Here's a portion of the job description for a systems developer in the cloud computing futures group, out of Microsoft Research:

"We are at the beginning of a far-reaching paradigm shift driven by powerful mobile devices, wireless connectivity, and services hosted across the internet. The Extreme Computing Group (XCG) in Microsoft Research is chartered to rethink computing at extreme scale == from alternative quantum computing models, through the revolutionary effects of many-core parallelism, to the massive cloud computing infrastructure and applications. As the name suggests, XCG is moving beyond the current practice to develop the hardware and software platforms that will ensure Microsoft’s success in coming decades.

The Cloud Computing Futures (CCF) team is developing an innovative hardware and software platform to facilitate software development, reduce acquisition and operational costs, and improve reliability and robustness. Our goal is to find and demonstrate the innovations that give Microsoft a competitive advantage and that bring software development for cloud computing into the mainstream. To achieve this end, our projects span the usual hardware-software boundaries to encompass innovations in power distribution, cooling, server design, networking, and system software, programming languages, and tools. To motive and drive our efforts, we are developing innovative cloud-computing applications."

Here's one for a Windows Azure senior software development engineering, in corporate R&D :

"Passionate about cloud computing technology and SaaS? Ready to build the next billion dollar business? Look no further than the Windows Azure team. The team has shipped a community technology preview of the cloud computing platform last year and is working to the first commercial launch that is about to change the world of computing. Windows Azure is at the centre of the next sea change that is underway at Microsoft, as we redefine how services are built and run. You will be an agent of change not only externally but also for services within the company, and if you feel jazzed about being part of the change, then this team is the place to be.

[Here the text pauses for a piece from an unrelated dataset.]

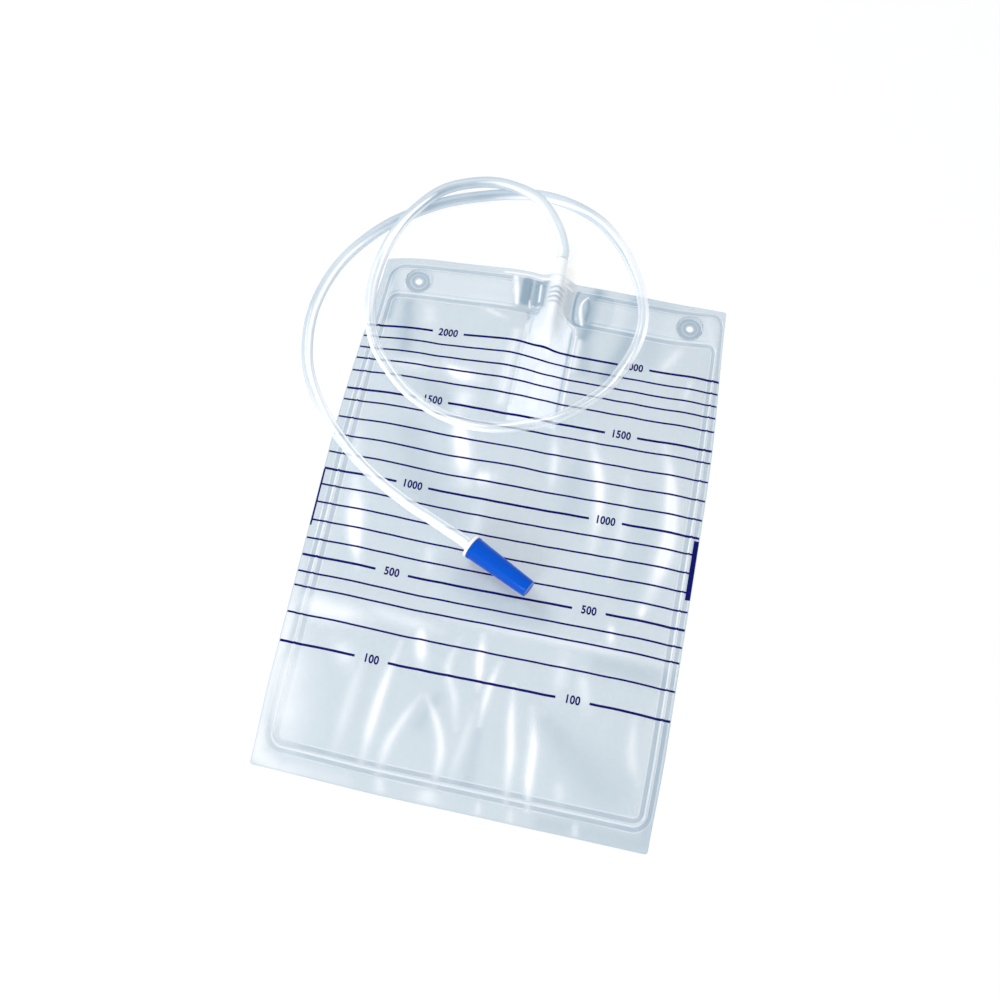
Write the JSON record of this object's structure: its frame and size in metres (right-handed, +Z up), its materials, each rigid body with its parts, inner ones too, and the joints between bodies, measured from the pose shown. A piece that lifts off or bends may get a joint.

Windows Azure is the cloud services operating system that serves as the development, service hosting, storage, and service management environment for the Azure Services Platform. Windows Azure provides developers on-demand compute & storage to create, host and manage scalable and available web applications through Microsoft data centers. For the Commercial launch we will be focusing on building scale, manageability, richness in technology offerings and a flexible business model. We are looking to add smart, passionate technical and business folks to join the team for the journey ahead, as we go about building the next billion dollar business group in Microsoft."

Note that Azure, which is technically still within its community technology preview, is scheduled to enter general availability in November.